Many people think about liquidity only as an event, a secondary sale, tender offer, acquisition, or IPO. They don't consider that liquidity has value long before a transaction actually occurs. The mere existence of a credible path to liquidity can have a meaningful impact on a company's ecosystem.

 

Private companies have historically operated with a fundamental challenge: stakeholders often wait many years before having an opportunity to realize the value of their equity. Founders, employees, and investors may spend a decade or more building value without knowing exactly when or how they will eventually access it. This uncertainty can influence behavior throughout the organization.

 

When a company creates potential pathways to liquidity, even if they are rarely used, the dynamic begins to change. Employees are often more motivated when they believe their equity has a realistic path to becoming tangible value. The knowledge that future liquidity opportunities may exist can make stock options feel more meaningful and less theoretical. As a result, employees may be more willing to remain with the company for longer periods and continue contributing to its growth.

 

The same effect can occur with investors. In the absence of liquidity, investors may feel pressure to seek a near-term acquisition or public offering. However, when secondary opportunities exist, investors gain additional flexibility. They no longer need every investment to reach a single exit event in order to generate returns. This can create greater patience and allow companies to pursue longer-term growth strategies.

 

Founders often benefit as well. One of the hidden pressures in venture-backed companies is the expectation that liquidity will eventually be required for employees, investors, and other stakeholders. Without alternative options, founders may feel compelled to pursue outcomes that are driven more by timing than by strategy.
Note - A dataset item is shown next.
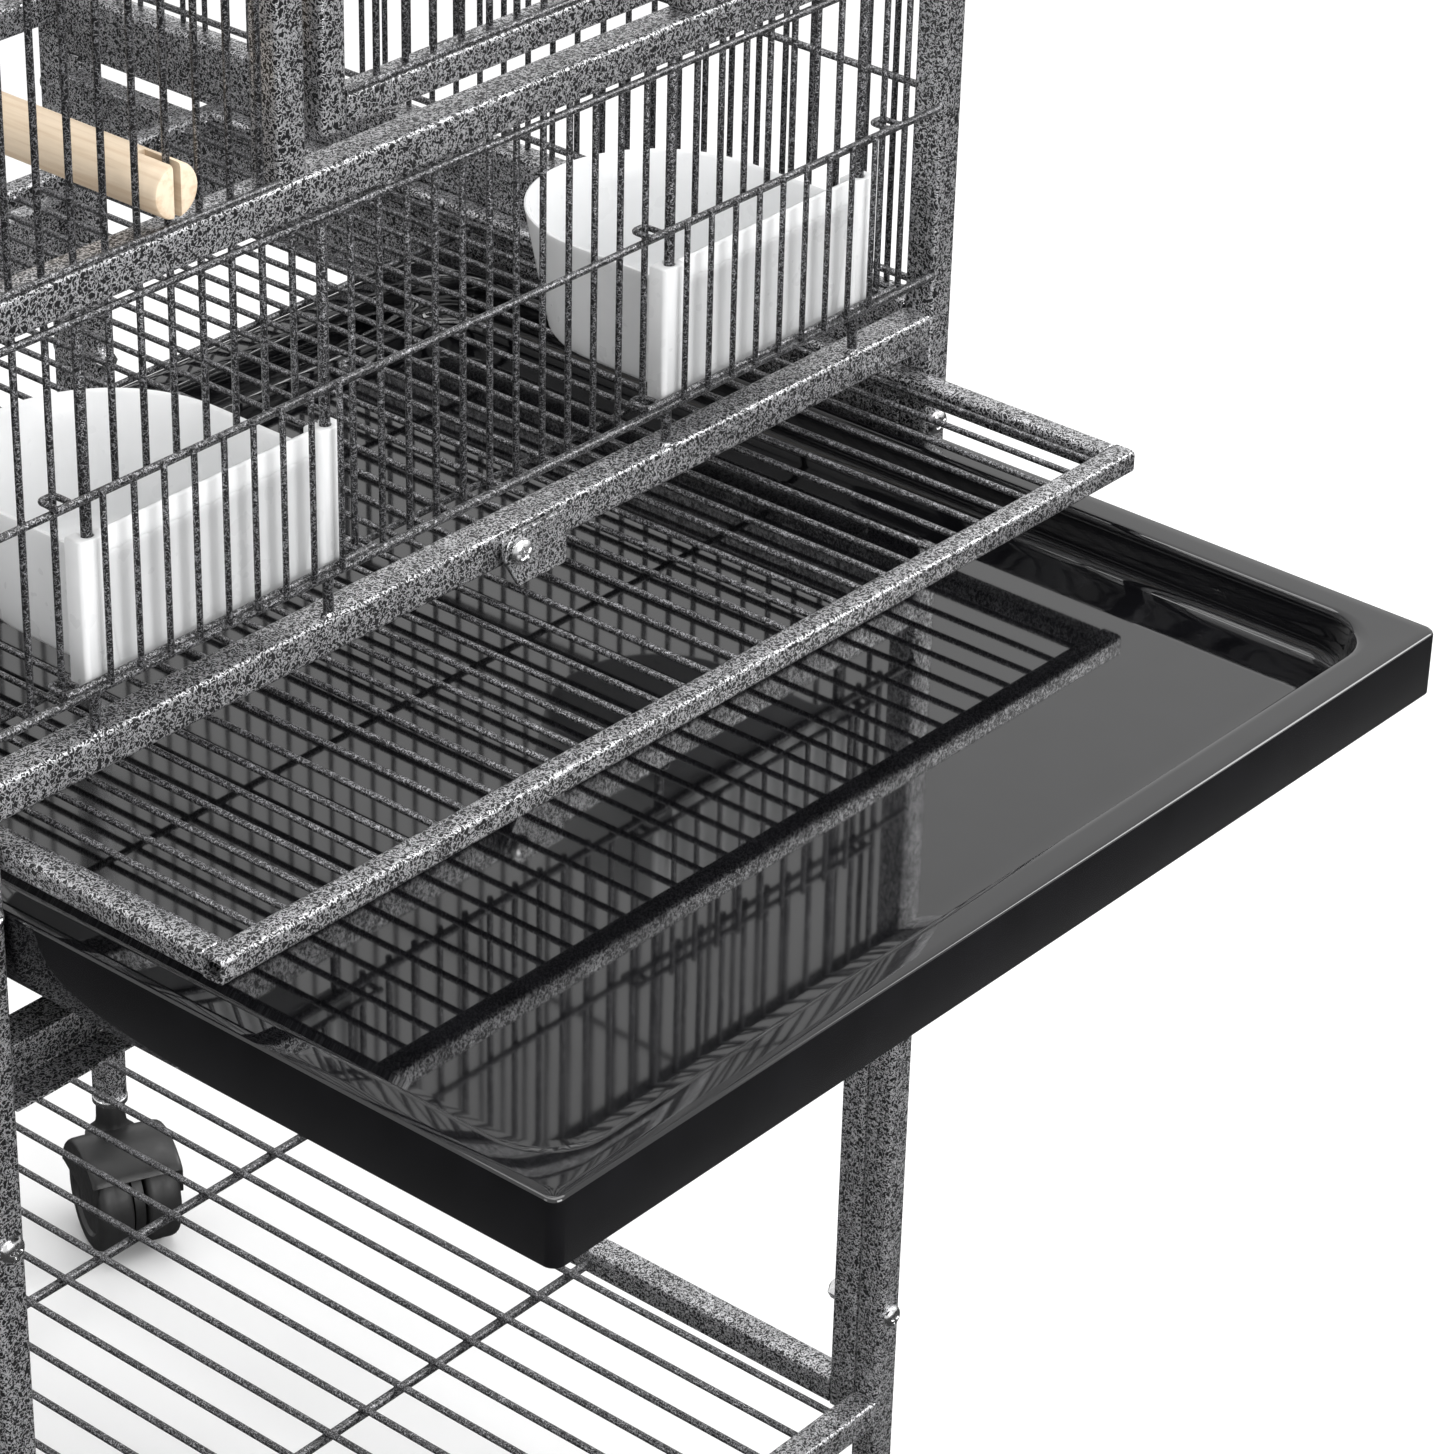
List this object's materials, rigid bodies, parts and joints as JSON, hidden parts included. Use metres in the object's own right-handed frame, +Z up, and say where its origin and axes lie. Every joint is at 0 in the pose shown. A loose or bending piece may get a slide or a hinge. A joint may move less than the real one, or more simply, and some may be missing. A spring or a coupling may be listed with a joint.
{
  "type": "bird cage on stand",
  "caption": "Tall square wire bird cage on a wheeled stand with a lower shelf, pull-out black tray, grate, lift-out feeder cups, sliding feeder doors, front door and perch.",
  "frame": {"origin": "on the floor under the middle of the cage", "axes": "+Z up, -Y out of the front where the door, tray and grate are, +X to the right seen from the front"},
  "size_m": [0.495, 0.6683, 1.32],
  "materials": {
    "frame_coat": "silver and black hammered powder coat, half gloss",
    "wire_coat": "dark silver vein powder coat, half gloss",
    "tray_black": "glossy black",
    "cup_white": "milky white, slightly see-through",
    "perch_wood": "pale, fine sanded",
    "bright_steel": "bright zinc plating",
    "caster_plastic": "black, satin",
    "wheel_plastic": "black, satin"
  },
  "bodies": {
    "cage_frame": {"post_front_left": "frame_coat", "post_front_right": "frame_coat", "post_rear_left": "frame_coat", "post_rear_right": "frame_coat", "stand_leg_front_left": "frame_coat", "stand_leg_front_right": "frame_coat", "stand_leg_rear_left": "frame_coat", "stand_leg_rear_right": "frame_coat", "front_rail_top": "frame_coat", "front_rail_over_door": "frame_coat", "front_rail_middle": "frame_coat", "front_rail_bottom": "frame_coat", "front_base_channel": "frame_coat", "door_jamb_left": "frame_coat", "door_jamb_right": "frame_coat", "back_rail_top": "frame_coat", "back_rail_bottom": "frame_coat", "back_base_channel": "frame_coat", "side_rail_top_left": "frame_coat", "side_rail_top_right": "frame_coat", "side_rail_base_left": "frame_coat", "side_rail_base_right": "frame_coat", "grate_runner_left": "frame_coat", "grate_runner_right": "frame_coat", "tray_runner_left": "frame_coat", "tray_runner_right": "frame_coat", "shelf_frame": "frame_coat", "shelf_wires": "wire_coat", "front_wires_left": "wire_coat", "front_wires_right": "wire_coat", "front_wires_over_door": "wire_coat", "feeder_grille": "wire_coat", "side_wires_left": "wire_coat", "side_wires_right": "wire_coat", "back_wires": "wire_coat", "roof_wires": "wire_coat", "perch": "perch_wood", "frame_bolts": "bright_steel", "frame_nuts": "bright_steel", "pivot_screws": "bright_steel", "hinge_pins": "frame_coat", "caster_stems": "bright_steel"},
    "grate": {"grate": "frame_coat"},
    "tray": {"tray": "tray_black"},
    "latch_plate": {"latch_plate": "frame_coat"},
    "front_door": {"front_door": "frame_coat"},
    "door_latch": {"door_latch": "frame_coat"},
    "feeder_door_left": {"feeder_door_left": "wire_coat"},
    "feeder_door_right": {"feeder_door_right": "wire_coat"},
    "feeder_cup_left": {"feeder_cup_left": "cup_white"},
    "feeder_cup_right": {"feeder_cup_right": "cup_white"},
    "caster_hood_front_left": {"caster_hood_front_left": "caster_plastic"},
    "caster_hood_front_right": {"caster_hood_front_right": "caster_plastic"},
    "caster_hood_rear_left": {"caster_hood_rear_left": "caster_plastic"},
    "caster_hood_rear_right": {"caster_hood_rear_right": "caster_plastic"},
    "caster_wheels_front_left": {"caster_wheels_front_left": "wheel_plastic"},
    "caster_wheels_front_right": {"caster_wheels_front_right": "wheel_plastic"},
    "caster_wheels_rear_left": {"caster_wheels_rear_left": "wheel_plastic"},
    "caster_wheels_rear_right": {"caster_wheels_rear_right": "wheel_plastic"}
  },
  "joints": [
    {"name": "tray_slide", "type": "slide", "parent": "cage_frame", "child": "tray", "axis": [0, -1, 0], "range_m": [-0.208, 0.12]},
    {"name": "grate_slide", "type": "slide", "parent": "cage_frame", "child": "grate", "axis": [0, -1, 0], "range_m": [-0.086, 0.2]},
    {"name": "latch_plate_turn", "type": "hinge", "parent": "cage_frame", "child": "latch_plate", "pos_m": [0, -0.2258, 0.585], "axis": [0, 1, 0], "range_deg": [-180, 0]},
    {"name": "front_door_hinge", "type": "hinge", "parent": "cage_frame", "child": "front_door", "pos_m": [0.08125, -0.225, 0.9], "axis": [0, 0, 1], "range_deg": [0, 110]},
    {"name": "door_latch_turn", "type": "hinge", "parent": "cage_frame", "child": "door_latch", "pos_m": [-0.09025, -0.2258, 0.905], "axis": [0, -1, 0], "range_deg": [0, 90]},
    {"name": "feeder_door_left_slide", "type": "slide", "parent": "cage_frame", "child": "feeder_door_left", "axis": [0, 0, 1], "range_m": [0, 0.045]},
    {"name": "feeder_door_right_slide", "type": "slide", "parent": "cage_frame", "child": "feeder_door_right", "axis": [0, 0, 1], "range_m": [0, 0.045]},
    {"name": "feeder_cup_left_slide", "type": "slide", "parent": "cage_frame", "child": "feeder_cup_left", "axis": [0, 0, 1], "range_m": [0, 0.011]},
    {"name": "feeder_cup_right_slide", "type": "slide", "parent": "cage_frame", "child": "feeder_cup_right", "axis": [0, 0, 1], "range_m": [0, 0.011]},
    {"name": "caster_swivel_front_left", "type": "hinge", "parent": "cage_frame", "child": "caster_hood_front_left", "pos_m": [-0.21825, -0.217, 0.06], "axis": [0, 0, 1], "continuous": true},
    {"name": "caster_roll_front_left", "type": "hinge", "parent": "caster_hood_front_left", "child": "caster_wheels_front_left", "pos_m": [-0.22543, -0.23241, 0.025], "axis": [0.9063, -0.4226, 0], "continuous": true},
    {"name": "caster_swivel_front_right", "type": "hinge", "parent": "cage_frame", "child": "caster_hood_front_right", "pos_m": [0.21825, -0.217, 0.06], "axis": [0, 0, 1], "continuous": true},
    {"name": "caster_roll_front_right", "type": "hinge", "parent": "caster_hood_front_right", "child": "caster_wheels_front_right", "pos_m": [0.21107, -0.23241, 0.025], "axis": [0.9063, -0.4226, 0], "continuous": true},
    {"name": "caster_swivel_rear_left", "type": "hinge", "parent": "cage_frame", "child": "caster_hood_rear_left", "pos_m": [-0.21825, 0.217, 0.06], "axis": [0, 0, 1], "continuous": true},
    {"name": "caster_roll_rear_left", "type": "hinge", "parent": "caster_hood_rear_left", "child": "caster_wheels_rear_left", "pos_m": [-0.22543, 0.20159, 0.025], "axis": [0.9063, -0.4226, 0], "continuous": true},
    {"name": "caster_swivel_rear_right", "type": "hinge", "parent": "cage_frame", "child": "caster_hood_rear_right", "pos_m": [0.21825, 0.217, 0.06], "axis": [0, 0, 1], "continuous": true},
    {"name": "caster_roll_rear_right", "type": "hinge", "parent": "caster_hood_rear_right", "child": "caster_wheels_rear_right", "pos_m": [0.21107, 0.20159, 0.025], "axis": [0.9063, -0.4226, 0], "continuous": true}
  ]
}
The availability of secondary liquidity can reduce this pressure by creating additional ways for stakeholders to realize value while the company continues operating independently.

 

Liquidity can also improve a company's ability to attract talent. Prospective employees increasingly understand that equity compensation is a significant component of startup compensation packages. Companies that demonstrate a thoughtful approach to liquidity often find it easier to recruit experienced talent because candidates can more clearly envision how their equity may eventually translate into financial value.

 

Perhaps most importantly, liquidity creates confidence. Markets tend to place a premium on flexibility. When investors, employees, and founders know that options exist, they often make better long-term decisions. They are less likely to act out of urgency and more likely to focus on creating sustainable value.

 

This is why some sophisticated investors view liquidity infrastructure as a strategic asset rather than simply a transactional feature. The goal is not necessarily to encourage more selling. Instead, it is to create an environment where stakeholders understand that value can eventually be realized if needed.

 

Ironically, some of the healthiest private companies are not the ones with the highest levels of liquidity activity. They are the ones where stakeholders know liquidity is available if circumstances require it. The existence of that option can strengthen retention, improve investor alignment, reduce pressure on founders, and support long-term company growth.

 

In many cases, the greatest benefit of liquidity is the confidence and flexibility that the possibility of liquidity creates throughout the company's ecosystem.